How ASX intends to define such terms as “friends” or “quasi-promoters” in practice is yet to be tested, but the changes highlight the need for fulsome diligence in respect of an entity’s spread and escrow registers. Readers should also not take it personally if they’re defriended in the lead-up to a backdoor.

The ASX is seeking submissions on the proposed amendments by 1 March 2019, with the accepted changes to have effect from 1 July 2019. Any persons wanting to make submissions in respect of the consultation paper, or to discuss how the proposed changes might affect their plans or LinkedIn profiles moving forward, are welcome to contact us.

Read the ASX Public Consultation paper: Simplifying, clarifying and enhancing the integrity and efficiency of the ASX listing rules


[1] A summary of the key proposed amendments can be found as an annexure to this paper.

[2] As it allows entities to re-comply with a public offer price of 2 cents or more.

[3] For example, a seed capitalist who acquires shares at 10 cents prior to a 20 cent IPO raising, will receive escrow in respect of 50% of the shares subscribed for. However, a seed capitalist who acquires shares at 1 cent prior to a 2 cent backdoor raising, will not only receive escrow in respect of 50% of their shares, but in order for the listed entity to receive the waiver, the shares must also be subject to a consolidation so that the effective issue price of the seed becomes at least 2 cents. Such a consolidation will lead to an backdoor raising issue price of 4 cents.

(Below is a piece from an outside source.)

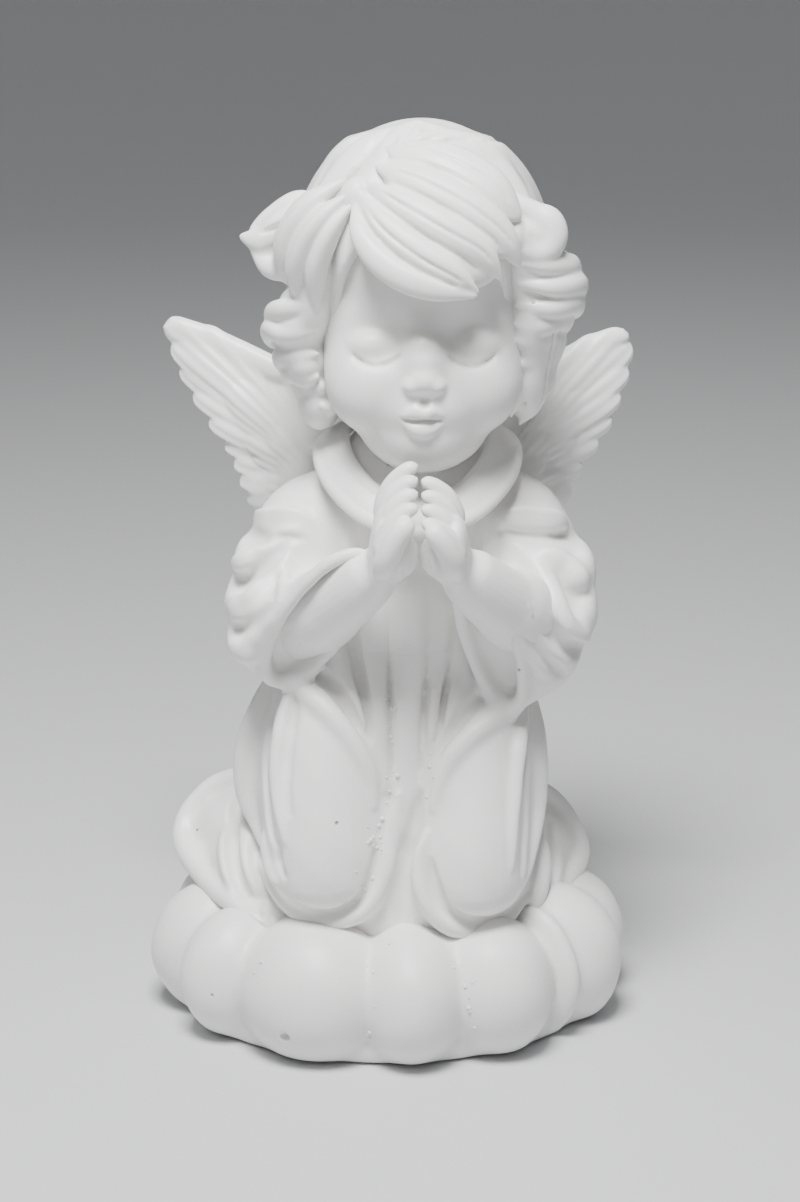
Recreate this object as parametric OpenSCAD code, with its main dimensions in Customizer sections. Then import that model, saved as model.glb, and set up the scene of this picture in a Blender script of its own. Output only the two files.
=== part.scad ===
// Kneeling cherub statuette on a cloud, cast in resin.
// The castings meet on pegs and sockets. Front faces -Y, +X is the viewer's right.
// Origin: middle of the footprint, on the plane that the statuette stands on.

/* [Statuette] */
// Height from the resting plane to the top of the hair
total_h = 120; // [118:1:123]
// Sideways offset of the torso from the middle of the base
body_x = 2.6; // [0:0.1:4]
// Sideways offset of the head from the middle of the base
head_x = 4.2; // [2:0.1:5]

/* [Cloud base] */
// Width of the ring of puffs, left to right
base_w = 67; // [64:1:70]
// Depth of the ring of puffs, front to back
base_d = 55; // [53:1:58]
// Radius of one puff
puff_r = 9.6; // [9.2:0.1:10]
// Number of puffs round the ring
puff_count = 12; // [11:1:13]
// Height of the floor of the pocket that the robe stands in
deck_h = 14; // [13:0.5:15]

/* [Robe] */
// Height of the seam between skirt and bodice
waist_h = 54; // [53:0.5:55]
// How far the two thighs stand out of the skirt
thigh_bulge = 3.8; // [2:0.2:4]
// Height of the top of the bodice, at the neck
neck_h = 75.5; // [75:0.1:76]

/* [Head] */
// Height of the middle of the head
head_h = 99; // [98:0.5:100]
// Half of the width of the skull
skull_r = 13.4; // [12.8:0.1:13.8]
// Thickness of the hair on the crown
hair_t = 3.4; // [3:0.1:3.6]
// Half of the angle that the cap of hair covers, from its middle
hair_angle = 100; // [96:1:104]

/* [Wings] */
// Length of the longest feather
feather_l = 29.5; // [27:0.5:31]
// Number of long feathers on a wing
feather_count = 7; // [6:1:8]

/* [Fits] */
// Gap all round a peg in its socket
peg_gap = 0.15; // [0.1:0.01:0.25]
// Radius of the peg under the skirt
skirt_peg_r = 8; // [7:0.5:9]
// Radius of the peg on the waist
waist_peg_r = 5; // [4.5:0.5:5.5]
// Radius of the peg under the neck
neck_peg_r = 3.5; // [3:0.1:3.8]
// Radius of the peg on a wing's root
wing_peg_r = 1.5; // [1.3:0.1:1.7]

/* [Hidden] */

$fn = 64;
CAST = "white";
PUFF_SIDES = 84;
PUFF_RINGS = 10;
SKIRT_SIDES = 54;
SKIRT_RINGS = 18;
BODICE_SIDES = 36;
BODICE_RINGS = 12;
HEAD_SIDES = 36;
HEAD_RINGS = 22;
CAP_SIDES = 32;
CAP_RINGS = 12;
BEAD_FN = 10;            // sides of the beads that locks, fingers and feathers are hulled from
SEAM = 0.12;             // glue line between neighbouring castings
FRONT = 270;             // direction of the front, as an angle round +Z
PEG_L = 5;
pocket_gap = 0.3;
puff_mid_h = 8.3;        // height of the widest line round the puffs

// ---------- shared geometry ----------

// Unit vector from an angle round +Z and an angle down from +Z
function polar_dir(az, down) = [sin(down) * cos(az), sin(down) * sin(az), cos(down)];

// Smooth hill, 1 in its middle, that fades over the given angle or length
function hill(offset, spread) = exp(-pow(offset / spread, 2));

// Smallest signed difference between two angles
function turn(a, b) = ((a - b + 540) % 360) - 180;

// Faces of a closed skin over rings of n points, with a cap at each end
function ring_faces(rings, n) = concat(
    [for (r = [0 : rings - 2]) for (i = [0 : n - 1])
        [r * n + i, (r + 1) * n + i, (r + 1) * n + (i + 1) % n, r * n + (i + 1) % n]],
    [[for (i = [0 : n - 1]) i]],
    [[for (i = [n - 1 : -1 : 0]) (rings - 1) * n + i]]);

// Point on a quadratic curve through a start, a control point and an end
function curve(a, b, c, t) = (1 - t) * (1 - t) * a + 2 * t * (1 - t) * b + t * t * c;

// Lock, finger or feather: beads along a curve, hulled pair by pair.
// size gives the three half-sizes at the start, middle and end.
module strand(a, b, c, size, turn_by = [0, 0, 0], steps = 4) {
    for (k = [0 : steps - 1])
        hull()
            for (t = [k / steps, (k + 1) / steps])
                translate(curve(a, b, c, t))
                    rotate(turn_by)
                        scale(curve(size[0], 2 * size[1] - (size[0] + size[2]) / 2, size[2], t))
                            sphere(1, $fn = BEAD_FN);
}

// Puts a shape made for the -X side on either side of the body
module on_side(side, middle_x) {
    translate([middle_x, 0, 0])
        mirror([side == "right" ? 1 : 0, 0, 0])
            children();
}

// ---------- cloud base ----------

// Size of the puff that direction az falls on: 1 in its middle, small in the crease
function puff_swell(az) =
    let (place = (az - FRONT) * puff_count / 360 + 0.37,
         across = 2 * (place - floor(place)) - 1,
         size = 1 + 0.05 * sin(floor(place) * 147))
    size * sqrt(1 - 0.62 * across * across);

// Skin of the ring of puffs, from the flat underside, out round the puffs and in over the top
module puff_ring() {
    points = concat(
        [for (k = [0 : PUFF_RINGS - 1]) for (i = [0 : PUFF_SIDES - 1])
            let (az = 360 * i / PUFF_SIDES,
                 roll = -90 + 180 * k / (PUFF_RINGS - 1),
                 swell = puff_swell(az),
                 ring_a = base_w / 2 - puff_r * 1.03,
                 ring_b = base_d / 2 - puff_r * 1.03,
                 ring = 1 / sqrt(pow(cos(az) / ring_a, 2) + pow(sin(az) / ring_b, 2)),
                 r = ring + puff_r * swell * cos(roll) - 1.2 * (1 - cos(roll)))
                [r * cos(az), r * sin(az), k == 0 ? 0 : max(0.05 * k, puff_mid_h + puff_r * swell * sin(roll))]],
        [for (i = [0 : PUFF_SIDES - 1])
            let (az = 360 * i / PUFF_SIDES)
                [6 * cos(az), 6 * sin(az), deck_h + 2]]);
    polyhedron(points, ring_faces(PUFF_RINGS + 1, PUFF_SIDES), convexity = 8);
}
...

[4] Enquiries may include:

  • when the loan is expected to be repaid;
  • what due diligence the entity has undertaken to satisfy itself of the borrower’s capacity to repay the loan;
  • for what purposes can the borrower use the proceeds of the loan and what (if any) safeguards the entity has put in place to ensure that the borrower does not use the loan for other purposes; and
  • what (if any) safeguards has the entity put in place to ensure that the loan will be repaid in full if the transaction ultimately does not proceed.